Depends which humans he had met previously. Not many would really so readily sacrifice their lives for someone else.
The Doctor's explanation does imply there might be a little more to it than death by confusion. Since the psionics / "black magic" upon which Azal's technology is based seems to thrive upon the energy of negative human emotions (according to the Doctor's explanation of the purpose for the coven), Jo's altrusitically leaping into the path of Azal's psionic "death ray" sets up a force field of positive human emotions that deflects the energy back at its sender, fatally. This is further implied by the scene in Episode One in which the scientifically-ignorant Miss Hawthorne manages to deactivate a psionic force field and release the mind-controlled policeman simply through faith in her own spell. Azal regards human as mere "laboratory rats", and has neither credited them with possessing any higher emotions nor considered the potential psionic power (or the danger to himself) of such emotions.

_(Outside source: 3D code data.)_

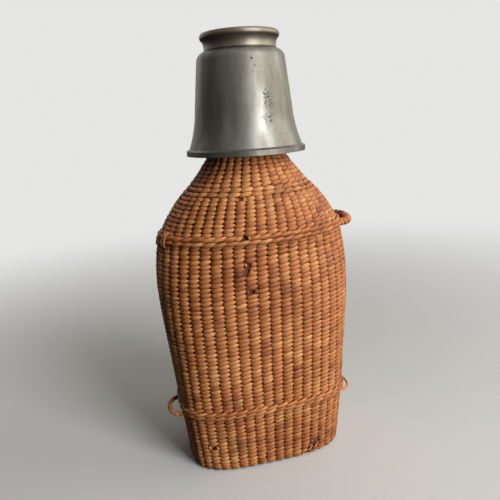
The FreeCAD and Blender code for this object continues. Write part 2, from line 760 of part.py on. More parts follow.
# Every object is sound before anything is written
doc.recompute()
for item in doc.Objects:
    if "Invalid" in item.State or "Error" in item.State:
        raise RuntimeError(item.Label + " failed")

os.makedirs("parts", exist_ok=True)
for item in doc.Objects:
    if item.TypeId not in ("Part::Feature", "PartDesign::Body"):
        continue
    if item.Shape.isNull() or not item.Shape.isValid():
        raise RuntimeError(item.Label + " has no sound shape")
    item.Shape.exportStep("parts/" + item.Label + ".step")
    print(item.Label, len(item.Shape.Solids), round(item.Shape.Volume, 1))
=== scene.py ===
import bisect
import bmesh
import bpy
import math
import random
from mathutils import Matrix, Vector, noise


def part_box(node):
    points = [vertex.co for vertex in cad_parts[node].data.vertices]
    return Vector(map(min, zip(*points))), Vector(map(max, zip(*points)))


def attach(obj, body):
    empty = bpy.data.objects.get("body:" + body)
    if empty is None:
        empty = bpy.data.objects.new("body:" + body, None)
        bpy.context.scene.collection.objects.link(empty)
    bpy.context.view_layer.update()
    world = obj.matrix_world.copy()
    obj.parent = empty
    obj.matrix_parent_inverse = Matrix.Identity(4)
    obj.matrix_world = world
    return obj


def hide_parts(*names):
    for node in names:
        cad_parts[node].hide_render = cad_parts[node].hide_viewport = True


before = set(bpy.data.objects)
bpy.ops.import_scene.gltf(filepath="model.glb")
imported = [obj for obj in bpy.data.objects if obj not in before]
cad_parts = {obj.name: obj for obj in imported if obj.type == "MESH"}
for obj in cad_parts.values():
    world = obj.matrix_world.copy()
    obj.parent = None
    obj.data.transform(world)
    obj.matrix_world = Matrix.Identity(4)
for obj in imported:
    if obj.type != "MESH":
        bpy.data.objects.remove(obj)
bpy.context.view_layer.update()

# Camera, light and floor
# The camera stands a step in front of the flask, a little to its left, and looks slightly down
# One tall soft light stands like a window to the right of it
# What surrounds it is dim on the left, warm and pale on the right

CAMERA_PLACE = Vector((-0.07349, -0.28751, 0.20215))
CAMERA_HEADING = math.radians(75.89)
CAMERA_TILT = math.radians(-14.43)
CAMERA_ROLL = math.radians(-3.52)
CAMERA_LENS = 37.55
LIT_POINT = Vector((0.0, 0.0, 0.12))

camera_data = bpy.data.cameras.new("camera")
camera_data.lens = CAMERA_LENS
camera_data.sensor_width = 36.0
camera_data.clip_start = 0.01
camera = bpy.data.objects.new("camera", camera_data)
bpy.context.collection.objects.link(camera)
level = math.cos(CAMERA_TILT)
forward = Vector((level * math.cos(CAMERA_HEADING), level * math.sin(CAMERA_HEADING), math.sin(CAMERA_TILT)))
aim = forward.to_track_quat("-Z", "Y").to_matrix().to_4x4()
camera.matrix_world = Matrix.Translation(CAMERA_PLACE) @ aim @ Matrix.Rotation(CAMERA_ROLL, 4, "Z")
bpy.context.scene.camera = camera


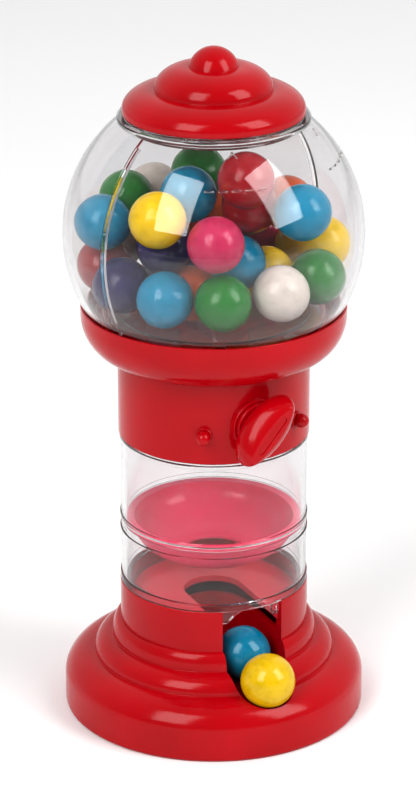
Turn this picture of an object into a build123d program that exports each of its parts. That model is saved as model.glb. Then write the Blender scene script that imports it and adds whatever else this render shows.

It makes sense in context. The Daemons, completely unlike their "angelic" equivalent Light (from "Ghost Light"), are fascinated by evolution and what they can do to manipulate its outcomes. This has naturally involved them in giving aid and power to the more ruthless types of humans (with the implication that one of their earliest interventions was to help modern man exterminate the neanderthals). Indeed, the fact their their science has passed into mythology as black magic and Satanism reinforces that only particularly selfish and ambitious humans (or Time Lords) would take the trouble and risk of actually trying to summon a Daemon and willingly participate in its experiments. Altruism certainly does have its natural evolutionary value, but not one that Daemons would have been likely to have much encountered, as altruistic humans would be far less likely to take any interest in having evolution ruthlessly manipulated in their favour.
Bearing in mind that over the same period, humanity has had its "darker side" magnified though Daemon-style rituals by the Fendahl, it is small wonder the Daemons haven't seen humanity at its best. Though the fact that they didn't notice their carefully-controlled experiment being so blatantly messed about with doesn't say much for their scientific acumen. And that's before we even get started on the subject of Scaroth and Fenric having their fingers in the petri dish as well...
Its possible that the Fendahl (the opposite of life itself) and Fenric (one of the great old ones) were simply to big for the Daemons to want to risk having an all out assult, for fear they wouldn't come out victorious. As for Scaroth, if he kept his head mostly down they might have just dismissed him as a particularly bright set of humans.